§ **Written instruction**
Reproduce exactly the lines of the material beneath, from the line that contains "Write part 2 of the three.js" to the line that contains "DOOR = CABINET", both included, and no other lines.

§ **Records for this task**
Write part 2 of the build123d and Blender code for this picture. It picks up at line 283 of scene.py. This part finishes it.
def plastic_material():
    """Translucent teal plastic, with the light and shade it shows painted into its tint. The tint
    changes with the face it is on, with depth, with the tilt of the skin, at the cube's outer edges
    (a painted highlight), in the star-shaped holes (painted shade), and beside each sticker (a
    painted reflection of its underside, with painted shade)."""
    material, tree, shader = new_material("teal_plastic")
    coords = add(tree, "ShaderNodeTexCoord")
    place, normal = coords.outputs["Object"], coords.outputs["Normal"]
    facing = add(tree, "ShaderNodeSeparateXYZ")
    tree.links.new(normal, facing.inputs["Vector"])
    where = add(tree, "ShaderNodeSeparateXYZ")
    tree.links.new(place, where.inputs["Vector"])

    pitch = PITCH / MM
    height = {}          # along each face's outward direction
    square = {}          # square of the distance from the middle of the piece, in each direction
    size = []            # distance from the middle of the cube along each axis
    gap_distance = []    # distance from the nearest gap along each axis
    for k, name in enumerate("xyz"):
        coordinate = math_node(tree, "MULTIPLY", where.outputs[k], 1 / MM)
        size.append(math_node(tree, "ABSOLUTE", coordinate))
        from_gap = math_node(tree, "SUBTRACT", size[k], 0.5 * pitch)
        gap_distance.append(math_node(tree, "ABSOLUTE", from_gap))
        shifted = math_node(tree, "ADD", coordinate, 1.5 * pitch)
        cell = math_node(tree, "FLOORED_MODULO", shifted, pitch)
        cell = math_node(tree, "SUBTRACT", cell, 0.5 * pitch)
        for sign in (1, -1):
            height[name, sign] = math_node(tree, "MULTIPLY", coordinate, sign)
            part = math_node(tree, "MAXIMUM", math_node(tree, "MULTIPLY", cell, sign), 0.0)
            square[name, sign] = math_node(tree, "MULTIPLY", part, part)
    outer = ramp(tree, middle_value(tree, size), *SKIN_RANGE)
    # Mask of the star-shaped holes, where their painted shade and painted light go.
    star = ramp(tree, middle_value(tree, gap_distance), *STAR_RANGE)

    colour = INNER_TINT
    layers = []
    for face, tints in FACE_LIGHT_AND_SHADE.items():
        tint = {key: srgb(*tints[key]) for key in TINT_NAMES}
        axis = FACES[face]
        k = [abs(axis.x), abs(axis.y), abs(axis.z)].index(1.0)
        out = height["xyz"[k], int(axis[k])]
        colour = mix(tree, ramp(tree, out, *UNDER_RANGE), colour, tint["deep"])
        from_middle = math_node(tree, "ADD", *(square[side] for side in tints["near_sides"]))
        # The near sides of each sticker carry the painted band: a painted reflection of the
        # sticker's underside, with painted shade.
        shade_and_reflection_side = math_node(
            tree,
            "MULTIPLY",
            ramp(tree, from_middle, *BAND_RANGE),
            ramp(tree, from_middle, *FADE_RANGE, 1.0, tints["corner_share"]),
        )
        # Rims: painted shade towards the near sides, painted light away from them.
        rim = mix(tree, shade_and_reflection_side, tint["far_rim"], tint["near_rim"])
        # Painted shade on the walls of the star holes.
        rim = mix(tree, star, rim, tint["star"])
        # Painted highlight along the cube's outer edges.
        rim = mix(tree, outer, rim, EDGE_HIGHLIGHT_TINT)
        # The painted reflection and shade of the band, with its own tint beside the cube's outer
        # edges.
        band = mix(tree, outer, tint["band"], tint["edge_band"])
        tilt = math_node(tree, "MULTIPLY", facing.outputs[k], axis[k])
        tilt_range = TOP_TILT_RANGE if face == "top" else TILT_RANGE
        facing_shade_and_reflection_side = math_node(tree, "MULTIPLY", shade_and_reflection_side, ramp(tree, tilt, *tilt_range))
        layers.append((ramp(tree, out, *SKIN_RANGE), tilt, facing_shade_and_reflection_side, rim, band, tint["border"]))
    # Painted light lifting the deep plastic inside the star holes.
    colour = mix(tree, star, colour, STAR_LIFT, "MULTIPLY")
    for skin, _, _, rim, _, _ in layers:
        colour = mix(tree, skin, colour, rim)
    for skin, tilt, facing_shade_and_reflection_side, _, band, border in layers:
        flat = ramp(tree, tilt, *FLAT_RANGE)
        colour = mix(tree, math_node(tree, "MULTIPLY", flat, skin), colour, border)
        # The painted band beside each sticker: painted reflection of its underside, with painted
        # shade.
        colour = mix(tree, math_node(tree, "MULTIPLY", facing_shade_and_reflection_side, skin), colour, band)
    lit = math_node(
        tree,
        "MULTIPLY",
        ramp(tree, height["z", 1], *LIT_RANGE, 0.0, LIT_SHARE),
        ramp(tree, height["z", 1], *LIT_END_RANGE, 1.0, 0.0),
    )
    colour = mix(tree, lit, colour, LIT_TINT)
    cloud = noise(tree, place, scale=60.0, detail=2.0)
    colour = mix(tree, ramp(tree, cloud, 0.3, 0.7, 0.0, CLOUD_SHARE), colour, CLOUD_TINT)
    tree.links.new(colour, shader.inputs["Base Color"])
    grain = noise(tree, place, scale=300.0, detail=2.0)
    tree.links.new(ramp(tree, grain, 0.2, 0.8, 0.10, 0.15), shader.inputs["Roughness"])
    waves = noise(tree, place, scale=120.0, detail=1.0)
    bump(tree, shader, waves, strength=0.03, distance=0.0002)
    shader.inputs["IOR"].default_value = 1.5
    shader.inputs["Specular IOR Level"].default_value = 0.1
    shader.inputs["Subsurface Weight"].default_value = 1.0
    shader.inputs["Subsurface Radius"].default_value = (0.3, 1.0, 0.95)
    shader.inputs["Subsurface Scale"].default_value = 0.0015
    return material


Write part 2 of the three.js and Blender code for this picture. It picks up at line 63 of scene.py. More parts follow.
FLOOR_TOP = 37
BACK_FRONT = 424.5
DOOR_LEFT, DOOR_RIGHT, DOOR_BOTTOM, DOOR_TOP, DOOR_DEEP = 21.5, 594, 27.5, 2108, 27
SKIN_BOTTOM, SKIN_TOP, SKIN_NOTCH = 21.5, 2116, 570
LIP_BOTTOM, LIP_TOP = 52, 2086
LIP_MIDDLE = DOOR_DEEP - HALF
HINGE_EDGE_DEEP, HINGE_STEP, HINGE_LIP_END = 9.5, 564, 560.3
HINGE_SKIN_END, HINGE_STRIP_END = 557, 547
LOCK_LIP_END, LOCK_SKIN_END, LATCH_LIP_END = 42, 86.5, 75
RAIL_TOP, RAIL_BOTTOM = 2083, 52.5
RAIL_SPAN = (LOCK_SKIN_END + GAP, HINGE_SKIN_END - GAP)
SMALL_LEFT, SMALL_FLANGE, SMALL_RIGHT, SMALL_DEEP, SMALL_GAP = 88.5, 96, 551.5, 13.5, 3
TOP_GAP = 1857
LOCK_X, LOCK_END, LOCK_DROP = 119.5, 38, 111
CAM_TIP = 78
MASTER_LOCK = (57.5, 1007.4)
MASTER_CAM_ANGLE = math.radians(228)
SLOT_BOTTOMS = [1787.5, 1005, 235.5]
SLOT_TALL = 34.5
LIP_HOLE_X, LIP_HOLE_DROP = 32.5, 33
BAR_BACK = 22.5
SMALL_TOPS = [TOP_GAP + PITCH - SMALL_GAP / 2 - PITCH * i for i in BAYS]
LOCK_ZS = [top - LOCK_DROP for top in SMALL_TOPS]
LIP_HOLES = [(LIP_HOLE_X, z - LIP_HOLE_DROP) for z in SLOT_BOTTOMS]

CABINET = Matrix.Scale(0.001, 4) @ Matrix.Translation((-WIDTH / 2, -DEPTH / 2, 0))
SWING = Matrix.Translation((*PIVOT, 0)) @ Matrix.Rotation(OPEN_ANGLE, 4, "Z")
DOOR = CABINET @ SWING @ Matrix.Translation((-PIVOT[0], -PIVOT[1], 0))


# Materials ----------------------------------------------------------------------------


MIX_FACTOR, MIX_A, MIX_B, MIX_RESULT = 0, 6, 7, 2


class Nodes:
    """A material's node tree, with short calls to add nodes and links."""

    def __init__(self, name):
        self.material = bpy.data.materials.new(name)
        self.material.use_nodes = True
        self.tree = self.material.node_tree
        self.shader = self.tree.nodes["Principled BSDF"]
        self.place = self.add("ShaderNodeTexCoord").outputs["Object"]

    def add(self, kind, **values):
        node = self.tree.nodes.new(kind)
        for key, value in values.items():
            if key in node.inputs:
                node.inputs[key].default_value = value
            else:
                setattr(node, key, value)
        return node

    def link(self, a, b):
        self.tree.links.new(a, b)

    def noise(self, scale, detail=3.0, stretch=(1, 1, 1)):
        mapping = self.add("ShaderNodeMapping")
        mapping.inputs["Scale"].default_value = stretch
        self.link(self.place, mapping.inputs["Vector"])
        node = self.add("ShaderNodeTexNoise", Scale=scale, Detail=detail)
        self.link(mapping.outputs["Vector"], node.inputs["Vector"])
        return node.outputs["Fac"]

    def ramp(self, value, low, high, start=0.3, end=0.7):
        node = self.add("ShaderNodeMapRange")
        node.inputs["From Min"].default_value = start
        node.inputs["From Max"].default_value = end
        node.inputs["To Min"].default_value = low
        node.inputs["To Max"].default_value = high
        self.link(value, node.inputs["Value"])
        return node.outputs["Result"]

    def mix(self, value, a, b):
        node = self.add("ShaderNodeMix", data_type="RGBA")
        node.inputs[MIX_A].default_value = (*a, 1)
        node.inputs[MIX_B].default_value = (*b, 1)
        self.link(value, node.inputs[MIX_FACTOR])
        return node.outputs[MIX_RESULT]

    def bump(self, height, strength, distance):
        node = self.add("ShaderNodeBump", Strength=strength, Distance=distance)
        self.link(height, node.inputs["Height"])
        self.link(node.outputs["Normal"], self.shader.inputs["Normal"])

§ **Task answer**
Write part 2 of the three.js and Blender code for this picture. It picks up at line 63 of scene.py. More parts follow.
FLOOR_TOP = 37
BACK_FRONT = 424.5
DOOR_LEFT, DOOR_RIGHT, DOOR_BOTTOM, DOOR_TOP, DOOR_DEEP = 21.5, 594, 27.5, 2108, 27
SKIN_BOTTOM, SKIN_TOP, SKIN_NOTCH = 21.5, 2116, 570
LIP_BOTTOM, LIP_TOP = 52, 2086
LIP_MIDDLE = DOOR_DEEP - HALF
HINGE_EDGE_DEEP, HINGE_STEP, HINGE_LIP_END = 9.5, 564, 560.3
HINGE_SKIN_END, HINGE_STRIP_END = 557, 547
LOCK_LIP_END, LOCK_SKIN_END, LATCH_LIP_END = 42, 86.5, 75
RAIL_TOP, RAIL_BOTTOM = 2083, 52.5
RAIL_SPAN = (LOCK_SKIN_END + GAP, HINGE_SKIN_END - GAP)
SMALL_LEFT, SMALL_FLANGE, SMALL_RIGHT, SMALL_DEEP, SMALL_GAP = 88.5, 96, 551.5, 13.5, 3
TOP_GAP = 1857
LOCK_X, LOCK_END, LOCK_DROP = 119.5, 38, 111
CAM_TIP = 78
MASTER_LOCK = (57.5, 1007.4)
MASTER_CAM_ANGLE = math.radians(228)
SLOT_BOTTOMS = [1787.5, 1005, 235.5]
SLOT_TALL = 34.5
LIP_HOLE_X, LIP_HOLE_DROP = 32.5, 33
BAR_BACK = 22.5
SMALL_TOPS = [TOP_GAP + PITCH - SMALL_GAP / 2 - PITCH * i for i in BAYS]
LOCK_ZS = [top - LOCK_DROP for top in SMALL_TOPS]
LIP_HOLES = [(LIP_HOLE_X, z - LIP_HOLE_DROP) for z in SLOT_BOTTOMS]

CABINET = Matrix.Scale(0.001, 4) @ Matrix.Translation((-WIDTH / 2, -DEPTH / 2, 0))
SWING = Matrix.Translation((*PIVOT, 0)) @ Matrix.Rotation(OPEN_ANGLE, 4, "Z")
DOOR = CABINET @ SWING @ Matrix.Translation((-PIVOT[0], -PIVOT[1], 0))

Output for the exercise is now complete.